Men are generally at a higher risk of developing melanoma, and often have a worse outcome when then develop melanoma. Why is this?
A study from Rutherford and colleagues published in the British Journal of Cancer in 2015 (read here) suggested that addressing the differences in stage of melanoma in men may reduce melanoma deaths. In other words, if more men in the UK presented early with melanoma, less would die from the disease.

There appeared to be a difference in the type of melanoma that men developed when compared with women, with more women having a superficial spreading type of melanoma (which are generally earlier stage) than men. However, the authors believed that much of the differences may have come from men delaying seeking help for their melanoma.

This might be due to a lack of understanding of the warning signs (https://www.nhs.uk/conditions/melanoma-skin-cancer/symptoms/) of melanoma, or for other patient related reasons. For example, Forbes and colleague(read here) again in the British Journal of Cancer, asked why people delay presenting to a doctor with a symptom of cancer (including patients with melanoma).

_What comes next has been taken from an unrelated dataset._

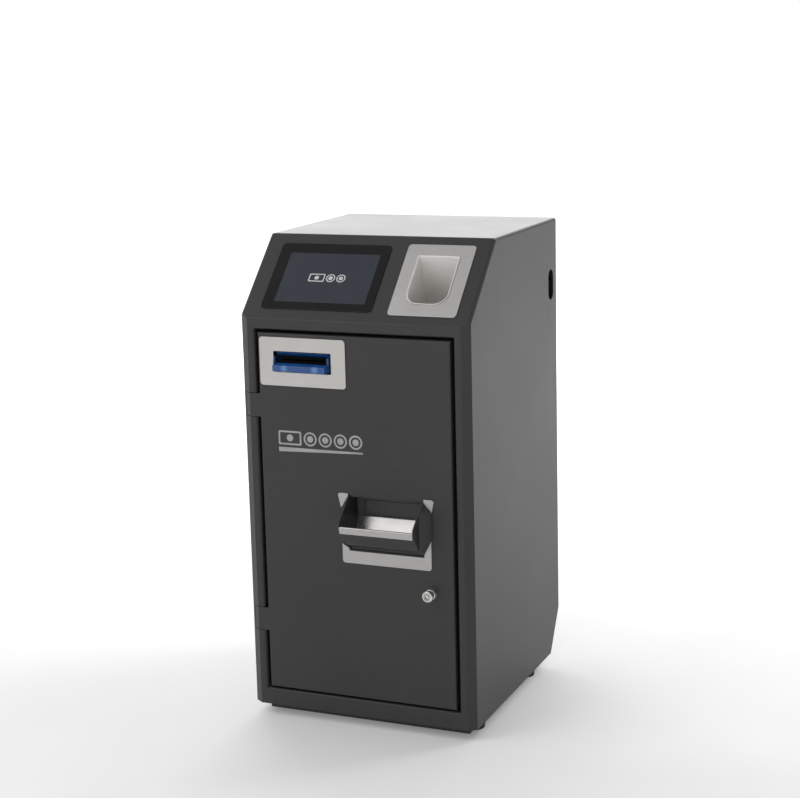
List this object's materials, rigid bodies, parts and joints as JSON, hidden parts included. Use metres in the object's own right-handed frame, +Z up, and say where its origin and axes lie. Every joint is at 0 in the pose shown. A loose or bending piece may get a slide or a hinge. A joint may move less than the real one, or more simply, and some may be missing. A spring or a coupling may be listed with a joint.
{
  "type": "cash handling cabinet",
  "caption": "Free-standing steel cabinet with a sloped console for a screen and coin funnel, and a hinged locking door with a note mouth and coin pay-out cup.",
  "frame": {"origin": "on the floor, under the middle of the bounding box", "axes": "+Z up, -Y is the side of the door and the console, +X to the right of a person who faces the door"},
  "size_m": [0.375, 0.4536, 0.754],
  "materials": {
    "cabinet_paint": "fine textured powder coat",
    "door_paint": "fine textured powder coat",
    "stainless": "brushed",
    "zinc_steel": "zinc plated",
    "bright_nickel": "polished nickel",
    "aluminium_case": "folded sheet",
    "screen_glass": "glossy",
    "blue_plastic": "glossy",
    "black_plastic": "fine grain",
    "module_plastic": "fine grain",
    "black_rubber": "matte"
  },
  "bodies": {
    "cabinet": {"left_side_panel": "cabinet_paint", "right_side_panel": "cabinet_paint", "console_and_top_panel": "cabinet_paint", "front_sill": "cabinet_paint", "base_pan": "cabinet_paint", "front_plinth_rail": "cabinet_paint", "rear_plinth_rail": "cabinet_paint", "rubber_feet": "black_rubber", "back_panel": "cabinet_paint", "connector_panel": "cabinet_paint", "back_panel_screws": "zinc_steel", "rear_lower_plate": "cabinet_paint", "mains_inlet": "black_plastic", "switch_bezel": "black_plastic", "socket_block": "black_plastic", "screen_glass": "screen_glass", "display_module": "aluminium_case", "display_tray": "zinc_steel", "coin_funnel_plate": "stainless", "coin_funnel_duct": "stainless", "hinge_brackets": "zinc_steel", "hinge_pins": "zinc_steel", "door_buffers": "black_rubber", "note_mouth": "blue_plastic", "note_validator": "module_plastic", "note_recycler": "module_plastic", "note_cash_box": "module_plastic", "coin_recycler": "module_plastic", "coin_payout_chute": "zinc_steel", "coin_cash_box": "module_plastic", "lower_shelf": "zinc_steel", "coin_shelf": "zinc_steel", "note_shelf": "zinc_steel", "electronics_shelf": "zinc_steel", "divider_wall": "zinc_steel", "controller_box": "aluminium_case", "power_supply": "aluminium_case"},
    "door": {"door_panel": "door_paint", "door_stiffeners": "zinc_steel", "hinge_knuckles": "zinc_steel", "note_plate": "stainless", "coin_plate": "stainless", "coin_cup": "stainless", "lock_barrel": "bright_nickel", "lock_nut": "zinc_steel"},
    "lock": {"lock_plug": "bright_nickel", "lock_cam": "zinc_steel", "cam_screw": "zinc_steel"},
    "rocker": {"power_rocker": "black_plastic"},
    "feed_disc": {"coin_feed_disc": "black_plastic"},
    "feed_roller": {"note_feed_roller": "black_rubber"},
    "pinch_roller": {"note_pinch_roller": "black_rubber"}
  },
  "joints": [
    {"name": "door_hinge", "type": "hinge", "parent": "cabinet", "child": "door", "pos_m": [-0.1723, -0.17625, 0.331], "axis": [0, 0, -1], "range_deg": [0, 110]},
    {"name": "lock_turn", "type": "hinge", "parent": "door", "child": "lock", "pos_m": [0.121, -0.18325, 0.23], "axis": [0, -1, 0], "range_deg": [0, 90]},
    {"name": "power_rocker_tilt", "type": "hinge", "parent": "cabinet", "child": "rocker", "pos_m": [0.078, 0.22105, 0.168], "axis": [1, 0, 0], "range_deg": [0, 12]},
    {"name": "coin_disc_spin", "type": "hinge", "parent": "cabinet", "child": "feed_disc", "pos_m": [0.1082, -0.07125, 0.527], "axis": [0, 0, 1], "continuous": true},
    {"name": "feed_roller_spin", "type": "hinge", "parent": "cabinet", "child": "feed_roller", "pos_m": [-0.0824, -0.13525, 0.56755], "axis": [1, 0, 0], "continuous": true},
    {"name": "pinch_roller_spin", "type": "hinge", "parent": "cabinet", "child": "pinch_roller", "pos_m": [-0.0824, -0.13525, 0.58195], "axis": [1, 0, 0], "continuous": true}
  ],
  "couplings": [
    {"joint": "pinch_roller_spin", "follows": "feed_roller_spin", "ratio": -1}
  ]
}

The most common reason was not realising the symptom was serious, with the other common reasons: being worried about wasting doctor’s time, worry about what the doctor might find, being too busy to make time to see a doctor, difficulty in making a doctor’s appointment and being embarrassed to see a doctor.

So if you, or any of the men in your life have a mole that is getting bigger, changing shape or colour, bleeding or becoming crusty, or is itchy or sore – you should see your GP or Dermatologist.


Myles is a Consultant General Surgeon and Surgical Oncologist at the Royal Marsden. He provides regular updates for us.